Another point of departure for the structure of his work would be, in the words of the composer, the “vertical perspectives of mountain people”. Ever since his fourth Symphony, Terterian has shared the preference of his contemporaries Alfred Schnittke, Valentin Silvestrov and Gija Kancheli for the traditional cycle of a one-part composition where the dynamic and timbral contrasts are important. These brilliantly built sound structures are always monothematic and static, but rich in contrast : from absolute tranquillity to raging movement, from a single voice to several and even a multitude of voices, from silence to threatening tutti. The interpreters that act as co-authors experience a very special feeling of time and space. It is interesting to find that Terterian’s symphonies can vary greatly in length, depending on the way in which they are performed and also, according to the composer, depending to the musician’s ability to “hear a tone”. Terterian’s symphonies can, each in their own way, be interpreted as a ritual for orchestra. In this ritual, every detail may have a symbolic meaning – be it an interval, a timbre or a specific rhythm. This also goes for the electronic phonograms that feature in the last three Symphonies. Obviously, these phonograms are integrated with the rest of the orchestra. During one of his interviews, Terterian made a statement concerning the sixth Symphony, that also applies to the seventh and eighth Symphonies : “A phonogram is like a mirror image of the world. (…) In the beginning there is nothing which will not continue to exist afterwards. Let me explain : the world is mirrored both horizontally and vertically. There is nothing here on earth that is not mirrored up there. The phonogram plays an important role in this respect, especially with reference to the form of the hereafter. In other words : it is simultaneously here and there. (…). The voices are not mechanical, they are human voices and voices of nature. They can be perceived differently every time.”

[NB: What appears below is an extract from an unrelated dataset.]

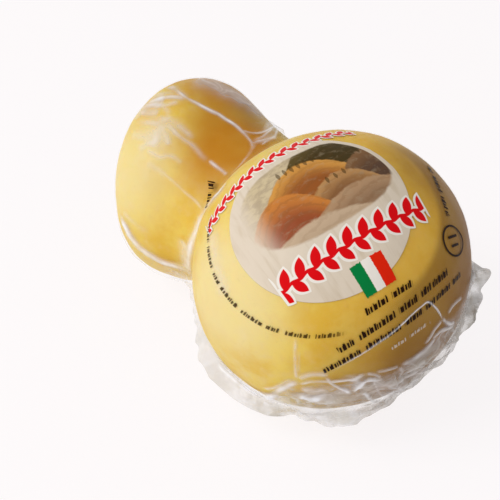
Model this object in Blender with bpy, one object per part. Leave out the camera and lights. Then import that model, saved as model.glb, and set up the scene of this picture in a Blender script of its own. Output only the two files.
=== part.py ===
"""Smoked scamorza, sealed in clear film.

One closed solid: the outer form of the filled pack. A round body and a smaller blunt head
lie on a table, joined by a broad neck that the film bridges. Low on the flanks the two
webs of film meet in a crumpled skirt that runs right round the cheese. Metres, +Z up, with
the origin on the table under the body and the head towards -X.
"""

import math

import bmesh
import bpy
import numpy as np

# Driving sizes of the cheese.
BODY_RADII = np.array([0.0365, 0.0390, 0.0378])     # along the cheese, across it, upright
FLAT_SAG = 0.0010                                    # how far the body settles into its flat
HEAD_CENTRE = np.array([-0.0615, 0.0040, 0.0282])
HEAD_HALF_LENGTH = 0.0131
HEAD_RADIUS = 0.0287
HEAD_BLUNTNESS = 2.5                                 # 2 is an ellipsoid, more is squarer
HEAD_TURN = math.radians(18.0)                       # the head's end looks a little to -Y
HEAD_TILT = math.radians(11.0)                       # and a little down
NECK_BODY_END = np.array([-0.0230, 0.0035, 0.0318])
NECK_HEAD_END = np.array([-0.0540, 0.0045, 0.0292])
NECK_RADII = (0.0218, 0.0255)                        # at the body and at the head

# Driving sizes of the film.
FILM_STAND_OFF = 0.0005
HOLLOW_BRIDGE = 0.0180                               # the film rounds off body against head
NECK_BRIDGE = 0.0090                                 # and the neck against both
FILM_PULL = 0.0012                                   # it lifts off just above the skirt,
PULL_ANGLE = math.radians(9.0)                       # over this much of the flank
SKIRT_THICKNESS = 0.0012
SKIRT_LEAST = 0.0014                                 # the edge stands at least this far off
SKIRT_DEPTH_ANGLE = math.radians(5.0)                # from the skirt's top down to its foot

# The path round the spine has four legs, each one unit long: the near side, the body's
# end, the far side and the head's end. Each line of the table is a place on that path with
# the skirt's root angle below the spine in degrees, its edge's reach from the spine and
# its edge's height.
PATH_LENGTH = 4.0
SKIRT_PLACES = np.array([
    (0.15, 27.0, 0.0215, 0.0130),
    (0.45, 31.0, 0.0180, 0.0145),
    (0.72, 35.0, 0.0318, 0.0130),
    (0.98, 36.0, 0.0365, 0.0120),
    (1.10, 36.0, 0.0355, 0.0115),
    (1.22, 34.0, 0.0350, 0.0110),
    (1.33, 28.0, 0.0325, 0.0115),
    (1.43, 22.0, 0.0300, 0.0125),
    (1.62, 22.0, 0.0305, 0.0130),
    (1.73, 27.0, 0.0380, 0.0135),
    (1.88, 31.0, 0.0495, 0.0165),
    (1.96, 35.0, 0.0495, 0.0130),
    (2.20, 36.0, 0.0400, 0.0120),
    (2.55, 33.0, 0.0270, 0.0120),
    (2.85, 30.0, 0.0300, 0.0115),
    (3.30, 29.0, 0.0200, 0.0120),
    (3.70, 28.0, 0.0185, 0.0130),
])
# Pleats of the skirt: how many there are round the pack, their height and their phase.
SKIRT_PLEATS = ((23, 0.0007, 0.4), (37, 0.0006, 2.1), (11, 0.0005, 4.0))

# How finely the surface is drawn.
SIDE_COLUMNS = 20
BODY_COLUMNS = 42
HEAD_COLUMNS = 26
UPPER_ROWS = 20
SKIRT_ROWS = 3
LOWER_ROWS = 7
HALVINGS = 40
LONGEST_RAY = 0.080
MERGE_DISTANCE = 1e-6

FILM_COLOUR = (0.86, 0.66, 0.29, 1.0)
FILM_ROUGHNESS = 0.28

BODY_CENTRE = np.array([0.0, 0.0, BODY_RADII[2] - FLAT_SAG])
SPINE_HEAD_END = np.array([HEAD_CENTRE[0], 0.0, HEAD_CENTRE[2]])
UP = np.array([0.0, 0.0, 1.0])


def clear_scene():
    """Remove every object of the open file."""
    for thing in list(bpy.data.objects):
        bpy.data.objects.remove(thing, do_unlink=True)


def soft_minimum(first, second, width):
    """The smaller of two distances, rounded off where they are within a width."""
    share = np.clip(0.5 + 0.5 * (second - first) / width, 0.0, 1.0)
    return second + (first - second) * share - width * share * (1.0 - share)


def distance_to_body(points):
    """Signed distance, near enough, to the body's ellipsoid."""
    local = points - BODY_CENTRE
    scaled = np.linalg.norm(local / BODY_RADII, axis=-1)
    return (scaled - 1.0) * BODY_RADII.min()


def distance_to_head(points):
    """Signed distance, near enough, to the blunt head, turned and tilted a little."""
    local = points - HEAD_CENTRE
    level = local[..., 0] * math.cos(HEAD_TURN) + local[..., 1] * math.sin(HEAD_TURN)
    across = local[..., 1] * math.cos(HEAD_TURN) - local[..., 0] * math.sin(HEAD_TURN)
    along = level * math.cos(HEAD_TILT) + local[..., 2] * math.sin(HEAD_TILT)
    upright = local[..., 2] * math.cos(HEAD_TILT) - level * math.sin(HEAD_TILT)
    length = np.abs(along) / HEAD_HALF_LENGTH
    ring = np.hypot(across, upright) / HEAD_RADIUS
    scaled = (length ** HEAD_BLUNTNESS + ring ** HEAD_BLUNTNESS) ** (1.0 / HEAD_BLUNTNESS)
    return (scaled - 1.0) * HEAD_HALF_LENGTH


def distance_to_neck(points):
    """Signed distance, near enough, to the neck, a bar that widens towards the head."""
    run = NECK_HEAD_END - NECK_BODY_END
    share = np.clip((points - NECK_BODY_END) @ run / (run @ run), 0.0, 1.0)
    nearest = NECK_BODY_END + share[..., None] * run
    radius = NECK_RADII[0] + (NECK_RADII[1] - NECK_RADII[0]) * share
    return np.linalg.norm(points - nearest, axis=-1) - radius


def distance_to_pack(points):
    """Signed distance to the tight film, with the hollows bridged and the base flat."""
    ends = soft_minimum(distance_to_body(points), distance_to_head(points), HOLLOW_BRIDGE)
    joined = soft_minimum(ends, distance_to_neck(points), NECK_BRIDGE)
    return np.maximum(joined - FILM_STAND_OFF, -points[..., 2])


def surface_points(starts, directions):
    """Where rays from inside the pack meet its surface, found by halving an interval."""
    near = np.zeros(directions.shape[:-1])
    far = np.full(directions.shape[:-1], LONGEST_RAY)
    for _ in range(HALVINGS):
        middle = 0.5 * (near + far)
        inside = distance_to_pack(starts + directions * middle[..., None]) < 0.0
        near = np.where(inside, middle, near)
        far = np.where(inside, far, middle)
    return starts + directions * far[..., None]


def path_round_spine():
    """Each column's place on the path, its point on the spine and its outward direction."""
    places = np.concatenate([
        np.arange(SIDE_COLUMNS) / SIDE_COLUMNS,
        1.0 + np.arange(BODY_COLUMNS) / BODY_COLUMNS,
        2.0 + np.arange(SIDE_COLUMNS) / SIDE_COLUMNS,
        3.0 + np.arange(HEAD_COLUMNS) / HEAD_COLUMNS,
    ])
    along = np.clip(places, 0.0, 1.0) - np.clip(places - 2.0, 0.0, 1.0)
    swing = np.clip(places - 1.0, 0.0, 1.0) + np.clip(places - 3.0, 0.0, 1.0)
    heading = math.pi * (swing - 0.5)
    spine = SPINE_HEAD_END + (BODY_CENTRE - SPINE_HEAD_END) * along[:, None]
    outward = np.stack([np.cos(heading), np.sin(heading), np.zeros_like(heading)], axis=-1)
    return places, spine, outward


def skirt_values(places):
    """Root angle, edge reach and edge height of the skirt, eased between its places."""
    full_turn = np.array([PATH_LENGTH, 0.0, 0.0, 0.0])
    table = np.vstack([SKIRT_PLACES[-1] - full_turn, SKIRT_PLACES, SKIRT_PLACES[0] + full_turn])
    after = np.searchsorted(table[:, 0], places, side="right")
    start, stop = table[after - 1], table[after]
    share = (places - start[:, 0]) / (stop[:, 0] - start[:, 0])
    eased = (share * share * (3.0 - 2.0 * share))[:, None]
    mixed = start[:, 1:] * (1.0 - eased) + stop[:, 1:] * eased
    return -np.radians(mixed[:, 0]), mixed[:, 1], mixed[:, 2]


def skirt_pleats(places):
    """Height of the pleats round the pack, a sum of a few zigzag waves."""
    turn = places * 2.0 * math.pi / PATH_LENGTH
    height = np.zeros_like(places)
    for count, size, phase in SKIRT_PLEATS:
        height += size * 2.0 / math.pi * np.arcsin(np.sin(count * turn + phase))
    return height


def ray_rows(spine, outward, angles):
    """Rows of surface points at given angles above the horizontal, one in each column."""
    directions = np.cos(angles)[..., None] * outward + np.sin(angles)[..., None] * UP
    return surface_points(np.broadcast_to(spine, directions.shape), directions)


def upper_rows(spine, outward, root):
    """The upper web, from the crest down to the skirt, where the film pulls away."""
    share = (np.arange(UPPER_ROWS + 1) / UPPER_ROWS)[:, None]
    angles = math.pi / 2.0 + (root - math.pi / 2.0) * share
    lift = FILM_PULL * np.exp((root - angles) / PULL_ANGLE) * share
    return ray_rows(spine, outward, angles) + lift[..., None] * outward


def lower_rows(spine, outward, root):
    """The lower web, from the skirt's foot in to the line under the spine."""
    share = (np.arange(LOWER_ROWS + 1) / LOWER_ROWS)[:, None]
    return ray_rows(spine, outward, root + (-math.pi / 2.0 - root) * share)


def skirt_edge(spine, outward, reach, height, pleats):
    """The skirt's outer edge, kept clear of the pack, and its angle from the spine."""
    arm = outward * (reach + pleats)[:, None] + UP * (height + pleats - spine[:, 2])[:, None]
    length = np.linalg.norm(arm, axis=-1, keepdims=True)
    direction = arm / length
    wall = np.linalg.norm(surface_points(spine, direction) - spine, axis=-1, keepdims=True)
    edge = spine + direction * np.maximum(length, wall + SKIRT_LEAST)
    return edge, np.arcsin(direction[:, 2])


def strip_rows(start, stop, pleats, share):
    """Rows of the skirt at given shares of the way, bellied by the pleats in between."""
    share = share[:, None, None]
    belly = pleats[:, None] * np.sin(math.pi * share) * UP
    return start + (stop - start) * share + belly


def pack_grid():
    """All rows of the pack, from the crest over the skirt's edge to the underside."""
    places, spine, outward = path_round_spine()
    root, reach, height = skirt_values(places)
    pleats = skirt_pleats(places)
    edge, edge_angle = skirt_edge(spine, outward, reach, height, pleats)
    upper = upper_rows(spine, outward, root)
    lower = lower_rows(spine, outward, np.minimum(root, edge_angle) - SKIRT_DEPTH_ANGLE)
    shares = np.arange(SKIRT_ROWS + 1) / SKIRT_ROWS
    top = strip_rows(upper[-1], edge, pleats, shares[1:])
    bottom = strip_rows(edge - SKIRT_THICKNESS * UP, lower[0], pleats, shares[:-1])
    return np.concatenate([upper, top, bottom, lower])


def grid_mesh(name, grid):
    """A closed mesh from a grid whose columns wrap round and whose end rows fold shut."""
    rows, columns = grid.shape[:2]
    mesh = bmesh.new()
    points = [[mesh.verts.new(point) for point in row] for row in grid]
    for row in range(rows - 1):
        for column in range(columns):
            beside = (column + 1) % columns
            corners = (points[row][column], points[row + 1][column],
                       points[row + 1][beside], points[row][beside])
            mesh.faces.new(corners)
    bmesh.ops.remove_doubles(mesh, verts=mesh.verts, dist=MERGE_DISTANCE)
    bmesh.ops.triangulate(mesh, faces=mesh.faces)
    bmesh.ops.recalc_face_normals(mesh, faces=mesh.faces)
    data = bpy.data.meshes.new(name)
    mesh.to_mesh(data)
    mesh.free()
    data.shade_smooth()
    return data


def film_material():
    """Clear film over yellow cheese, as one finish for the plain solid."""
    material = bpy.data.materials.new("film_over_cheese")
    material.use_nodes = True
    shader = material.node_tree.nodes["Principled BSDF"]
    shader.inputs["Base Color"].default_value = FILM_COLOUR
    shader.inputs["Roughness"].default_value = FILM_ROUGHNESS
    shader.inputs["Metallic"].default_value = 0.0
    return material


def make_pack():
    """The filled pack as one object."""
    data = grid_mesh("film_pack", pack_grid())
    data.materials.append(film_material())
    pack = bpy.data.objects.new("film_pack", data)
    bpy.context.collection.objects.link(pack)
    return pack


clear_scene()
make_pack()
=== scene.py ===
"""Looks of a smoked scamorza sealed in clear printed film.

The frame holds the filled pack as one plain solid. Here it becomes what it is: a smoked
cheese with a round body, a neck and a blunt head, and round it two webs of clear film. The
upper web carries the print. Both webs meet in a crumpled skirt low on the flanks.

All forms are grids of points, rows by columns. A column stands at a place on a closed path
round the cheese's spine, and a row is an angle seen from the spine or a share of the skirt.
"""

import math

import bmesh
import bpy
import numpy as np
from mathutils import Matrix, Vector
from mathutils.bvhtree import BVHTree


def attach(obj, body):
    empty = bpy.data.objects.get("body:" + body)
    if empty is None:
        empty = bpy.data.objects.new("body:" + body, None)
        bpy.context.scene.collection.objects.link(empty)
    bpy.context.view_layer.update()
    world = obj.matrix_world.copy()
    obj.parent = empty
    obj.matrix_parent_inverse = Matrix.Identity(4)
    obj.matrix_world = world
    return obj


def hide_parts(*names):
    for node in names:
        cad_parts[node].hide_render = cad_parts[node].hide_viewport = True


bl_info = {
    "name": "Smoked scamorza in clear film",
    "version": (1, 0, 0),
    "blender": (4, 5, 0),
    "location": "3D View > Sidebar > Scamorza",
    "description": "Makes a smoked scamorza sealed in clear printed film, and its stage",
    "category": "Add Mesh",
}

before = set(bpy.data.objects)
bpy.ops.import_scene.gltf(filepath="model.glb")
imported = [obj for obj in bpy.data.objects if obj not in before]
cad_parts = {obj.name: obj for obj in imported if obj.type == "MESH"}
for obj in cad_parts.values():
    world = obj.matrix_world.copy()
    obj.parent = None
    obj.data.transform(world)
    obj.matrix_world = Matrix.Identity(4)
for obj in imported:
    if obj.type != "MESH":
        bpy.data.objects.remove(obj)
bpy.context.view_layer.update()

MM = 0.001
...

With reference to the phonogram, the listener may be reminded of the term “Colour of Movement” (G. Ligeti), that creates an illusion of electronic sounds. With Terterian this illusion becomes reality. His last two Symphonies constitute a diptych. If the seventh Symphony (1987) constitutes an immediate premonition concerning the 1988 earthquake and the ongoing Caucasian war, then the eighth Symphony (1989) is a reverberation of these events, saturated with hopelessness. There is, however, no concrete programme. Both symphonies propose variations on that typical composer’s preoccupation, viz. the “eternal question”. This preoccupation also shapes the structure of the oeuvre : it represents a circular dramaturgical composition that forms the basis of the various refrains. The folk percussion instrument dap functions as a dam in the seventh Symphony through a solo that can be heard throughout the composition. The improvisation of the dap was also used for several phonograms and turns into a swift whirling motion. The sharp sound of the kettledrums at the start of the composition constitutes an important refrain that sounds like the harbinger of tragedy. The third refrain consists of the clear exclamation of the octaves produced by the orchestra’s various registers. These are foreboding voices that try to withstand an unrelenting fate. The closer the “epicentre” of the catastrophe, the more in vain these tries become. In spite of the threat, the general and overpowering culmination suddenly comes to an end with a loud creaking (the “phonogram of the creaking and groaning of a falling tree”, as it is called on the score).
The lonely solos by clarinet and saxophone sound like an echo (score : “play behind the stage”). While the omnipresent exclamations of the octaves remind us of Beethoven’s ninth, these solos are reminiscent of Shostakovich’ famous cryptogram D-ES-C-H (in this case ES-D-DES-H-C). Is this a mere coincidence or the continuation of a great European tradition, although Terterian’s Symphonies do not seem to be in keeping with this tradition? The improvising dap, that reappears here, provides a characteristic accompaniment of these very personal motifs before the œuvre concludes with a profound, eternal silence (“until all sound has died away” – remark on the score). “When I remain silent, I do so about something (…) Perhaps this is something that music could ever express. There is an absolute quality to the silence and the music strives for silence. It is filled with eternity and depth – like the universe, that does not recognize boundaries in either space or time.” The eighth Symphony, which is a coda of Terterian’s entire symphonic oeuvre, is the worldly embodiment of these thoughts. It is the most tragic of Terterian’s symphonies and it simultaneously carries the weight of the lament and of the funeral march. As compared to his other Symphonies, that start with a barely audible note (with the exception of the seventh, that starts with the heavy sound of the kettledrums), the eighth Symphony begins with the musical representation of the catastrophic climax (similar to the “phonogram of the creaking and groaning of a falling tree” in the seventh Symphony). As an immediate reaction, two female voices start singing a folkloristic lament. Terterian’s typical musical space is thus gradually filled with their soft, exhausted groans and sighs. Even the omnipresent dam is divided between several voices (I Violini divisi) and loses its semantic meaning as a symbol of eternity and “infinity”.
The “eternal ostinato” of the lament (S. Sawenko) comes to the fore with the desperate outcries of the wind instruments. At the end of the oeuvre, the briefly flickering series of overtones merely emphasizes a sad rigidity that appears insurmountable. This brilliant lament, and thereby Terterian’s whole symphonic oeuvre, ends with the fading sound of the large drums. “I will always remember Avet Terterian as the man whom I met in Berlin, shortly before his death. There was an air of doubtfulness and silence about him, like a floating overture without continuation. What I did not read in his face was the “coda”. The news of his untimely death reached me one week later. Since then, I have had an ambiguous feeling : on the one hand I cannot claim to know what was in his soul, but on the other hand, it is obvious that the missing coda has now been created in Terterian’s place. It is a gigantic coda indeed, and I would say that this coda is the entire body of his work, of which we can truthfully say the following : ‘It is completed’.” (Arvo Pärt).